Rex Carr was a lawyer in southern Illinois. He and his partners had several agreements concerning the allocation of fees earned by the firm. The agreements continued in effect after the dissolution of the firm in 2003. Significant disputes arose, and a host of lawsuits were filed, with respect to those fees. A Memorandum of Understanding (MOU) was agreed to in 2004. It was meant to control the distribution of all fees, past and future, among the partners. Notwithstanding an agreement to dismiss all pending cases, Carr actually amended a counterclaim in one of the pending actions to assert that he had been fraudulently induced to enter into the MOU. The claim was eventually dismissed and the dismissal was affirmed. While the appeal was pending, Carr brought four separate suits in state court, then brought this federal case, and then voluntarily dismissed the state cases. He brought the federal case under RICO, repeating many of the allegations of the earlier suits, including the fraudulent inducement claim. The district court dismissed the suit for failure to state a claim. Carr appeals. The defendants cross-appeal from the court's denial of their motion for sanctions.

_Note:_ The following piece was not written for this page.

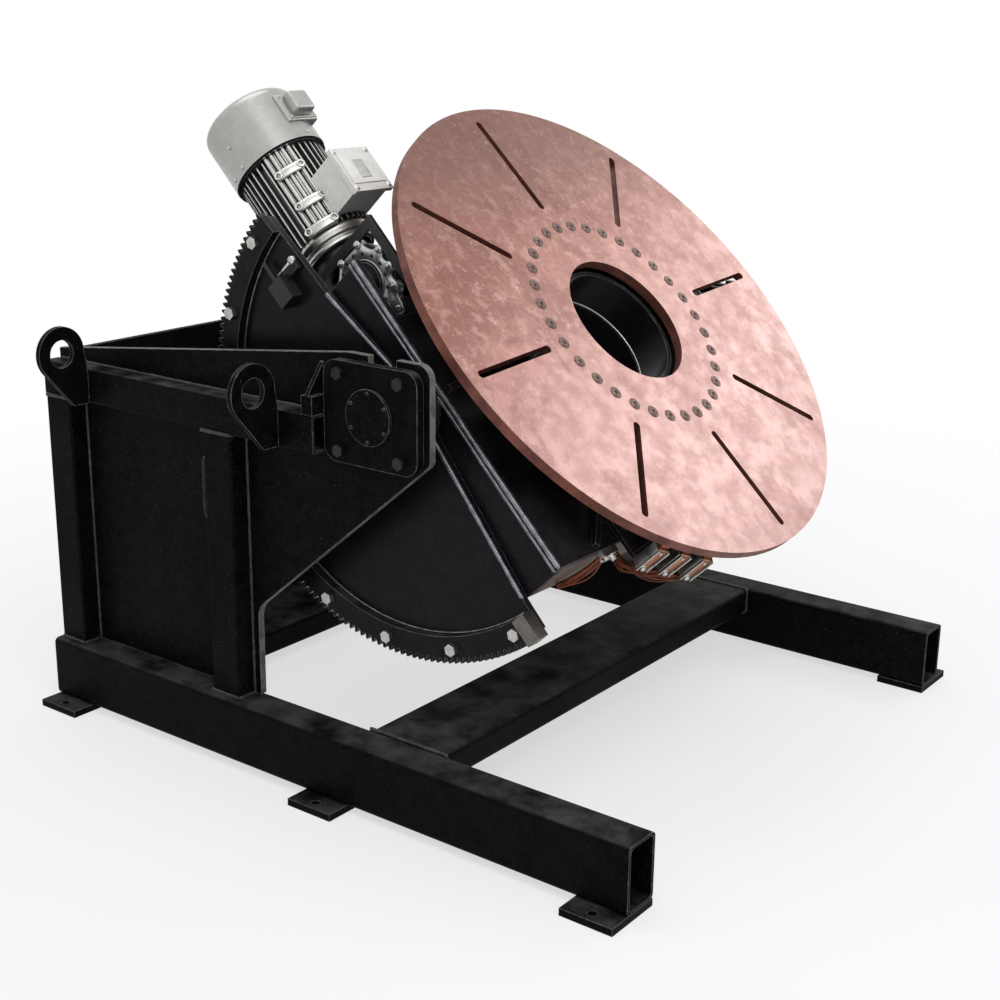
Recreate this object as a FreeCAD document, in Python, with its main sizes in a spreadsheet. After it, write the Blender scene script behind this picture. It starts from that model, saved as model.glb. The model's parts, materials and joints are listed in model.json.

Rhonda Salmeron was fired by Enterprise Recovery Systems ("ERS"). Thereafter, she brought a qui tam action, alleging that ERS engaged in fraud related to its student loan debt collection practices. Jorge Sanchez represented Salmeron. During the three years the suit was pending in district court, Sanchez missed numerous deadlines, failed to appear in court and repeatedly failed to live up to his promises. Sanchez' conduct ultimately led the trial court to dismiss the case. On Sanchez' motion, the court reopened the case -- but warned Sanchez that it was "the final warning." Within weeks, confidential documents produced by the defendants in the case appeared on the Internet. Although no confidentiality order was in place at the time, the defendants emphasized to Sanchez that they intended the documents to be confidential and the parties agreed to keep them so. The principal reason the confidentiality agreement was not in place was because Sanchez never provided any comments or changes. Sanchez admitted leaking the document to numerous outside sources. The court dismissed the case with prejudice, finding that Sanchez violated the agreement with defendants' counsel to keep the documents confidential. Salmeron appeals.
The losers is in a contested union election sued the winners. The defendants prevailed on all counts. As discovery proceeded during the case, it became apparent that plaintiffs could not support some of their claims. Defendants demanded that some claims be withdrawn, to no avail. Defendants asked for sanctions under 28 U.S.C. §1927 and FRCP 11. The court ordered plaintiffs’ attorney, James Banks, to pay $80,000 in sanctions. Banks appeals.
Sam Bingham was a Wisconsin high school student. His parents petitioned their school district to provide special education services for him. The district did not do so. Sam transferred to a private school. After Sam graduated, his parents filed a request for a hearing with the Wisconsin Department of Public Instruction. They alleged that the school district had failed to comply with the Individuals with Disabilities Education Act (“IDEA”). They asked for reimbursement of their private school tuition costs. Before a hearing was held, the district reimbursed the Binghams for the full amount they requested. The administrative law judge dismissed the petition as moot. The Binghams asked for a declaration that they had “prevailed” for purposes of seeking attorneys’ fees under IDEA. The administrative law judge refused. The Binghams appealed to the district court. The court concluded that the Binghams were not prevailing parties and denied their motion for attorneys’ fees. The Binghams appeal.